You can think what you want… I can’t make you think otherwise, but I have high hopes that at some point this whole sleep thing will just click for my baby girl. It’s obvious that she CAN and is able to sleep for long stretches, but at this point if she wants/needs mommy’s comfort, if she wants/needs mommy’s milk… then I will offer it to her. My mother says I was as rotten about sleep as Boogie is, and I love sleep now. So… even if it’s not til my child is in her 20’s… someday she WILL sleep!

Poop Happens.

Yea, I said poop. I don’t curse, otherwise I’d say something else! I have never been more sick of changing poopy nasty diapers than this week… I have even been tempted to just go buy a box of disposables until this tummy thing is OVER! But I KNOW that those sposies would never hold all this poo like her cloth do. Ay yi yi. I have gone through more cloth this week than when Boogie was a newborn… I’ve washed 4 loads of diapers already this week…. and on a normal week I’d have just now washed a 3rd load…. but today. I’ll be washing the 5th load. Ew. What’s worse is that Boogie NEVER poops at night, but now because of this bug or whatever it is she has, she sleeps a 4-5 hour stretch (which is AWESOME), wakes up to nurse, and then poops. Then what does she do? She’s up for the day… there’s no getting this girl back to sleep. So we’ve been up since 4am, I’ve got a load of clothes washing… and as soon as those are done, her next load of diapers will be washed. Boogie’s watching a Veggie Tales movie while I drink a glass of water and pretend it has loads of caffeine in it and pray that in about an hour or two we can both lay on the couch and take a long LONG nap.

Too Much Going On!

I hate nights like these when I’m absolutely exhausted, but I just can’t seem to get my brain to shut off long enough to drift to sleep. There’s so many life changing events that are kind of up in the air at the moment, we’re not sure how everything will pan out so that has left me a wee bit stressed out… among other things. I am constantly thinking about the possibility of moving and how it might affect Boogie… we’ve struggled with getting her to sleep in her own room, so I wonder if moving into a new home with a new room in an unfamiliar place will throw her for a loop. Then I think about how Christmas AND Boogie’s birthday is just 2 months away and how everyone expects us to be here and there and in between… which most likely will not be happening. Despite J having to work on Christmas Day, I think we’re still going to spend the day at home and not venture out. I hate having to go 24/7 to please everyone, and it’s really not fair to Boogie to have to get her in and out of the car when everyone should be coming to see her, rather than going to see them…. right?

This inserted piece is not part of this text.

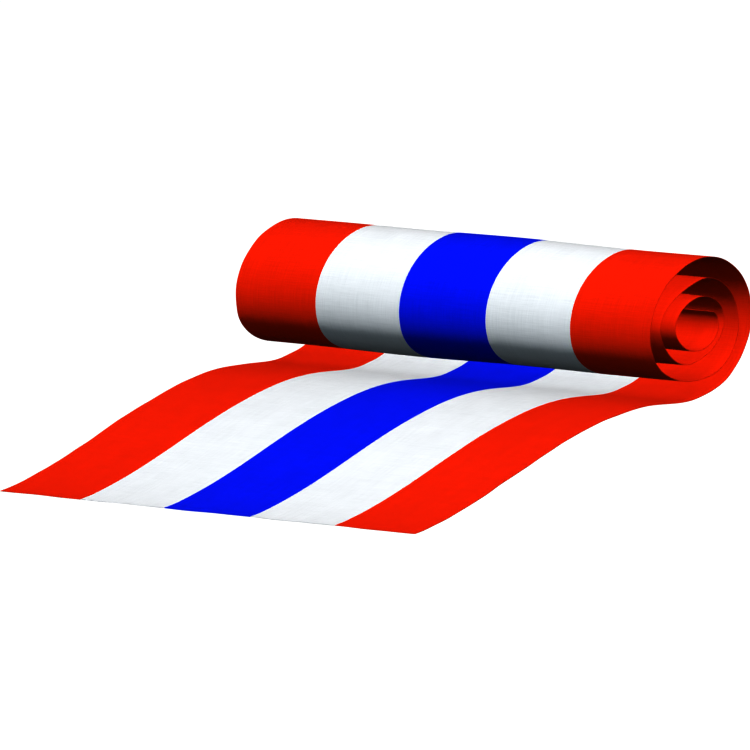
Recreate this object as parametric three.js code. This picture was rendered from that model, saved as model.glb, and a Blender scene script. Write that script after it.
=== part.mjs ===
// Loose roll of five-stripe bunting, lying on its side with its outer end laid out in front over a low hump.
// Millimetres. +X runs along the roll, +Y to the back, away from the laid-out end, and +Z up.
// The origin is the middle of the flat spot under the roll, halfway across the cloth's width.

import * as THREE from 'three';

// The cloth: one cut length of narrow bunting, and how finely its curves are drawn
const clothWidth = 457.2;
const clothThickness = 1.2;
const stepsPerQuarterTurn = 12;
const stepsInLastQuarterTurn = 5;
const stepsPerHumpSlope = 20;

// The laid-out end: heights over the floor, and distances in front of the origin
const hump = {
  height: 16.7,
  crestAt: 109,
  backFootAt: 5,
  backCrestPull: 58.5,
  backFootPull: 27,
  frontFootAt: 302.5,
  frontPull: 71.5,
};
const looseEndAt = 316.5;

// The roll: each turn's outer face at its lowest point, its back, its top and its front, as y and z.
// The first turn leaves the floor at the back edge of the flat spot. The last ends inside the roll, a little
// past its back, on its way to the top that is given for it.
const turns = [
  { bottomY: 5, bottomZ: 0, backY: 67, backZ: 56.5, topY: 19, topZ: 102.5, frontY: -43.8, frontZ: 50.2 },
  { bottomY: 9, bottomZ: 12.2, backY: 51.5, backZ: 52, topY: 21.2, topZ: 85.2, frontY: -30.7, frontZ: 59.6 },
  { bottomY: -4, bottomZ: 27, backY: 37.4, backZ: 53, topY: 12.5, topZ: 74.3, frontY: -15.8, frontZ: 55 },
  { bottomY: 8, bottomZ: 34.3, backY: 29.7, backZ: 52.2, topY: 14, topZ: 63.2 },
];
const sides = ['bottom', 'back', 'top', 'front'];

// The angles of a quarter turn's points, after its first
const quarterAngles = Array.from(
  { length: stepsPerQuarterTurn },
  (_, i) => ((i + 1) / stepsPerQuarterTurn) * (Math.PI / 2),
);

// A quarter of an ellipse that leaves its first point level and reaches its second upright
function levelToUpright(from, to) {
  return quarterAngles.map((angle) => new THREE.Vector2(
    from.x + (to.x - from.x) * Math.sin(angle),
    to.y + (from.y - to.y) * Math.cos(angle),
  ));
}

// The same, leaving upright and arriving level
function uprightToLevel(from, to) {
  return quarterAngles.map((angle) => new THREE.Vector2(
    to.x + (from.x - to.x) * Math.cos(angle),
    from.y + (to.y - from.y) * Math.sin(angle),
  ));
}

// The laid-out end's outer face, which lies on the floor, rises over the hump and meets the flat spot
function looseEndPath() {
  const crest = new THREE.Vector2(-hump.crestAt, hump.height);
  const frontFoot = new THREE.Vector2(-hump.frontFootAt, 0);
  const backFoot = new THREE.Vector2(-hump.backFootAt, 0);
  const along = (point, distance) => new THREE.Vector2(point.x + distance, point.y);
  const rise = new THREE.CubicBezierCurve(
    frontFoot, along(frontFoot, hump.frontPull), along(crest, -hump.frontPull), crest,
  );
  const fall = new THREE.CubicBezierCurve(
    crest, along(crest, hump.backCrestPull), along(backFoot, -hump.backFootPull), backFoot,
  );
  return [
    new THREE.Vector2(-looseEndAt, 0),
    ...rise.getSpacedPoints(stepsPerHumpSlope),
    ...fall.getSpacedPoints(stepsPerHumpSlope).slice(1),
  ];
}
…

I guess I’m rambling a lot… but I needed to get all of this off my chest in the hopes that I might be able to zonk out for about 20 minutes before Boogie wakes up AGAIN. (And no, I’m not being sarcastic, it truly could be 20 minutes). So… I’m stressed. Lord, please be with me these next few weeks! I need you now more than ever!

Dear Boogie…

Dear Boogie,

I love you. You’re beautiful…. but please for goodness sakes STOP SCREAMING AT ME! You’re okay. Mommy is two feet away on the other side of the gate. I’m doing laundry. YOUR laundry. I’m washing the diapers and your onsies, and your pants and socks and all the little pieces of clothing you dirty up on a daily basis. You can also stop following me into the bathroom every time I have to pee. It’s okay for mommy to pee ALONE. Seriously… it’s okay for mommy to step away for two seconds to have some alone time, it’s okay to sit and play with your toys while mommy gets some things done. I will play with you the rest of the day! I will nurse you! And feed you! And change your yucky diapers! I promise! I know you like to stay with me 24/7 and sometimes I wear you so that you CAN be with me at all times… but today, I need to step away and just be by myself! Okay? So really… stop shrieking!

Love mommy.

Seriously. All day. All day my daughter has been screaming at me. And all I have done is step to the other side of the gate to put a load of laundry in the dryer. I’ve tried to put her down for her first nap THREE times today, and she refuses to sleep! The only time she’s been happy today is when she’s attached to my boob. At this very moment she is standing at the other side of our room separation gate and screaming blood murder at me because I’m ignoring her. I just want 5 minutes! So I’m blogging and ignoring her. Mother of the year award! Now… time to try nap attempt #4.